Sega Sammy Holdings, a leading Japanese conglomerate, has reported a significant shift in its financial performance for the fiscal year ending March 31, 2026. The company posted a net loss of JPY 5.76 billion (approximately $36.5 million), a sharp contrast to the JPY 45 billion profit recorded in the previous year. This downturn is attributed to substantial impairments tied to its acquisitions of Rovio Entertainment and Stakelogic B.V., which led to losses in Sega Sammy’s gaming division.
Impairment Losses and the Impact on Sega Sammy’s Gaming Segment
As stated in a press release, a major contributor to the financial loss was an impairment loss of about JPY 18 billion ($114 million) on goodwill related to Stakelogic, the Netherlands-based iGaming supplier Sega Sammy acquired in April 2025 for €125 million ($146 million). The impairment was primarily attributed to regulatory changes in the Netherlands, which put pressure on the local online gambling market, including deposit limits and enhanced player protection measures.
Additionally, the acquisition of Rovio Entertainment, known for its popular mobile game “Angry Birds,” also resulted in a JPY 32 billion ($203 million) impairment, reflecting the underperformance of the mobile gaming market, as reported by Inside Asian Gaming. These impairments, totaling nearly JPY 50 billion ($317 million), were key factors behind Sega Sammy’s group-wide net loss for the year. Despite these setbacks, the company did see a rise in total sales, which grew by 13.7% year-on-year, reaching JPY 487.5 billion ($3.09 billion).
In response to these challenges, Sega Sammy has decided to suspend large-scale mergers and acquisitions (M&A) for the time being. The company is reallocating approximately JPY 20 billion ($127 million) initially set aside for strategic investments into a share buyback program. This marks a significant pivot in the company’s strategy, which had previously relied on aggressive expansion through acquisitions.
Sega Sammy has also revised its medium-term financial goals, significantly lowering its adjusted EBITDA target for fiscal years 2025 to 2027 from over JPY 230 billion ($1.46 billion) to JPY 142.5 billion ($903 million). Similarly, the company reduced its target return-on-equity from over 10% to 6.5%. These adjustments reflect the challenges faced by the company’s iGaming acquisitions and the need to reassess its growth strategy moving forward.
Paradise City’s Success Amidst Setbacks in iGaming
Despite the struggles in the iGaming sector, Sega Sammy’s performance at its equity-method affiliate, Paradise Sega Sammy, operator of the Paradise City integrated resort in South Korea, painted a more optimistic picture. Paradise City posted record-high sales for 2025, reaching KRW 597.4 billion ($400.2 million), a notable increase from the previous year. Casino revenue surged, driven by a strong influx of Japanese VIP customers, with total visitors to the resort rising by 71,000 to 434,000.

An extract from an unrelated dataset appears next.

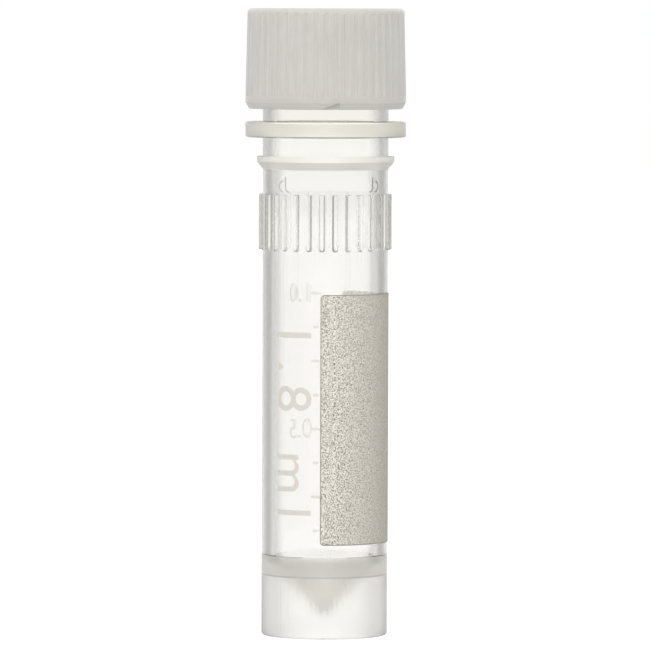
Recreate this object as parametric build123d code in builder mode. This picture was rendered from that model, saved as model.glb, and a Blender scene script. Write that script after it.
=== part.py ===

The success of Paradise City has provided a much-needed contrast to the setbacks in Sega Sammy’s iGaming business. The company’s earnings from the resort rose to JPY 4.5 billion ($28.5 million), supported by strong operational performance and tax-related benefits. Additionally, the acquisition of an adjacent hotel, slated to become the Hyatt Regency Incheon Paradise City, is expected to further expand the resort’s customer base and strengthen its position in the South Korean hospitality and gaming market.
Looking ahead, Sega Sammy is implementing a restructuring plan for Stakelogic as part of its strategic shift. The plan includes downsizing the Netherlands-based operations and focusing on a more selective development pipeline. Furthermore, the company aims to expand its presence in the U.S. social casino market by porting Sega Sammy Creation Inc. titles online.
This shift, which emphasizes quality over quantity, marks a departure from Sega Sammy’s previous aggressive acquisition strategy. The company now plans to streamline operations and concentrate on core areas where it can leverage its existing strengths in both the gaming and hospitality sectors.